Introduction
The Multi-Layer Perceptron (MLP) layer within a transformer typically has an input embedding size that is $4$ times that of the embedding stream. This is largely (as far as I can tell) a random prefactor that was used back in the early days of GPTs when we wanted a way for the MLP layer to extract rich features and capture complex relationships between input tokens. This is a common design pattern in many transformer models, including GPT, where the MLP layer is often set up to significantly increase the representation size before contracting it back to the original dimension.
Effect of MLP width on an Overfitted Tiny Language Model


We see that as the MLP’s width decreases wrt the embedding stream size, the model learns slower, but also overfits even slower. Details of the model and its training details are below. Overfitting is a function of this dataset being tiny! I plan to repeat this experiment on the output of OpenWebText to reproduce the GPT-2 model as well as varints of that model with different MLP widths.
Another interesting follow up would be repeating this with specialized single learning tasks with limited that work well in limited embedding size applications (allowing much more sweeps). For example, a training set where the tokens teach the model to add integers or modulo multiplication. It would be interesting to study the scaling of the number of learning tasks with the width of the MLP layer.
Until then, we have a demonstration of how the intuition behind the MLP width is correct in practice. Increasing the size of the MLP allows it to discover more aggregate features of the data where in the limit of small data, we see fast overfitting. The other cool thing to notice is that (at least for this tiny model), the width of 4 is by no way an optimal width that was fine-tuned, but is probably an arbitrary choice. In terms of compute, reducing the size of that layer would allow us to churn through more data and produce fast training results (in something like GPT-4, reducing the width of the MLP by $25%$ would lead to a reduction in parameters of somethuing like 225 Billion parameters!).

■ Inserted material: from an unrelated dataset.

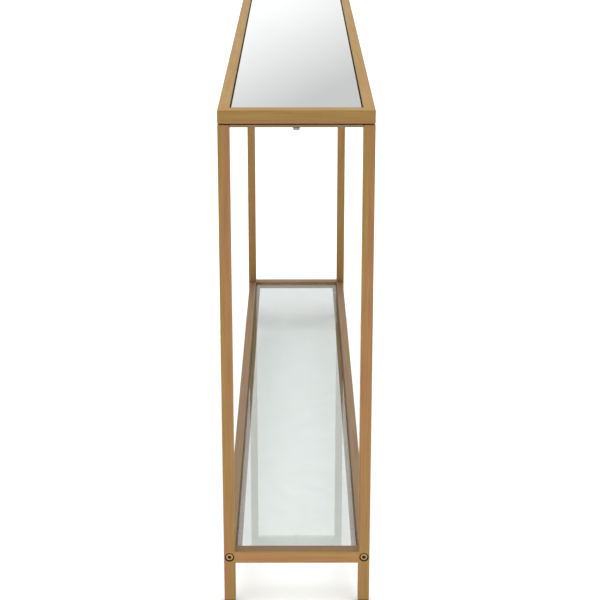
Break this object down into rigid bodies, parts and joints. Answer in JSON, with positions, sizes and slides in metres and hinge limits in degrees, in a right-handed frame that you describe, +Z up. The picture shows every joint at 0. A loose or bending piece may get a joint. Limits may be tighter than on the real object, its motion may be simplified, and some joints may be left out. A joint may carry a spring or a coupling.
{
  "type": "console table",
  "caption": "Narrow console table with a mirror set in a gold tube frame, slim square legs, a low clear glass shelf and screw feet.",
  "frame": {"origin": "on the floor, under the middle of the table", "axes": "+X along the table to its right end, +Y to its back, +Z up"},
  "size_m": [1.4, 0.235, 0.82],
  "materials": {
    "gold_paint": "satin antique gold paint on steel tube and strip",
    "mirror": "plain silvered mirror, polished edges",
    "hardboard": "dark smooth hardboard",
    "clear_glass": "clear tempered float glass, green edges, polished",
    "gold_plate": "antique gold plating on the bolt heads",
    "zinc_plate": "zinc plate",
    "bare_steel": "plain turned steel",
    "clear_rubber": "clear polyurethane",
    "black_nylon": "moulded nylon"
  },
  "bodies": {
    "table": {"back_left_bolt_sleeve": "bare_steel", "back_left_bumper": "clear_rubber", "back_left_leg": "gold_paint", "back_left_leg_socket": "black_nylon", "back_left_rail_insert": "bare_steel", "back_left_shelf_bolt": "gold_plate", "back_right_bolt_sleeve": "bare_steel", "back_right_bumper": "clear_rubber", "back_right_leg": "gold_paint", "back_right_leg_socket": "black_nylon", "back_right_rail_insert": "bare_steel", "back_right_shelf_bolt": "gold_plate", "front_left_bolt_sleeve": "bare_steel", "front_left_bumper": "clear_rubber", "front_left_leg": "gold_paint", "front_left_leg_socket": "black_nylon", "front_left_rail_insert": "bare_steel", "front_left_shelf_bolt": "gold_plate", "front_right_bolt_sleeve": "bare_steel", "front_right_bumper": "clear_rubber", "front_right_leg": "gold_paint", "front_right_leg_socket": "black_nylon", "front_right_rail_insert": "bare_steel", "front_right_shelf_bolt": "gold_plate", "glass_shelf": "clear_glass", "left_rivet_nut": "zinc_plate", "left_top_bolt": "zinc_plate", "left_top_strap": "gold_paint", "left_top_washer": "zinc_plate", "lower_left_rail": "gold_paint", "lower_right_rail": "gold_paint", "mirror_backing": "hardboard", "mirror_top": "mirror", "right_rivet_nut": "zinc_plate", "right_top_bolt": "zinc_plate", "right_top_strap": "gold_paint", "right_top_washer": "zinc_plate", "shelf_back_ledge": "gold_paint", "shelf_back_rail": "gold_paint", "shelf_front_ledge": "gold_paint", "shelf_front_rail": "gold_paint", "shelf_left_ledge": "gold_paint", "shelf_right_ledge": "gold_paint", "top_back_ledge": "gold_paint", "top_back_rail": "gold_paint", "top_front_ledge": "gold_paint", "top_front_rail": "gold_paint", "top_left_ledge": "gold_paint", "top_left_rail": "gold_paint", "top_right_ledge": "gold_paint", "top_right_rail": "gold_paint"},
    "front_left_foot": {"front_left_foot_pad": "black_nylon", "front_left_foot_stud": "zinc_plate"},
    "back_left_foot": {"back_left_foot_pad": "black_nylon", "back_left_foot_stud": "zinc_plate"},
    "front_right_foot": {"front_right_foot_pad": "black_nylon", "front_right_foot_stud": "zinc_plate"},
    "back_right_foot": {"back_right_foot_pad": "black_nylon", "back_right_foot_stud": "zinc_plate"}
  },
  "joints": [
    {"name": "front_left_foot_travel", "type": "slide", "parent": "table", "child": "front_left_foot", "axis": [0, 0, -1], "range_m": [0, 0.01]},
    {"name": "back_left_foot_travel", "type": "slide", "parent": "table", "child": "back_left_foot", "axis": [0, 0, -1], "range_m": [0, 0.01]},
    {"name": "front_right_foot_travel", "type": "slide", "parent": "table", "child": "front_right_foot", "axis": [0, 0, -1], "range_m": [0, 0.01]},
    {"name": "back_right_foot_travel", "type": "slide", "parent": "table", "child": "back_right_foot", "axis": [0, 0, -1], "range_m": [0, 0.01]}
  ]
}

The optimal point for larger datasets may by somewhere between 3 and 3.5, and is probably a function of the number of learning tasks.
Model and Training Details
Category | Details |
---|---|
I/O |
Evaluation Interval: Every 250 iterations Log Interval: Every 10 iterations Evaluation Iterations: 200 iterations Initialized from random weights |
Data |
Training: 1,003,854 tokens Validation: 111,540 tokens Dataset: shakespeare_char Gradient Accumulation Steps: 1 Batch Size: 64 Block Size: 256 |
Model |
Number of Layers: 6 Number of Attention Heads: 6 Embedding Size: 384 Dropout Rate: 0.2 No bias inside LayerNorm and Linear layers MLP Ratio: varied through experiment |
Optimizer (AdamW) |
Learning Rate: 1e-3 Max Iterations: 5000 Weight Decay: 0.1 Beta1: 0.9 Beta2: 0.99 Gradient Clipping: 1.0 (disabled if 0.0) |
Learning Rate Decay |
Decay Learning Rate: True Warmup Iterations: 100 Learning Rate Decay Iterations: 5000 Minimum Learning Rate: 1e-4
|
System |
Device: mps on Mac w/ M1 Max
|
Acknolwedgements
Thanks to all the work from Kaparthy and contributors on nanoGPT that was essential for this small investigation.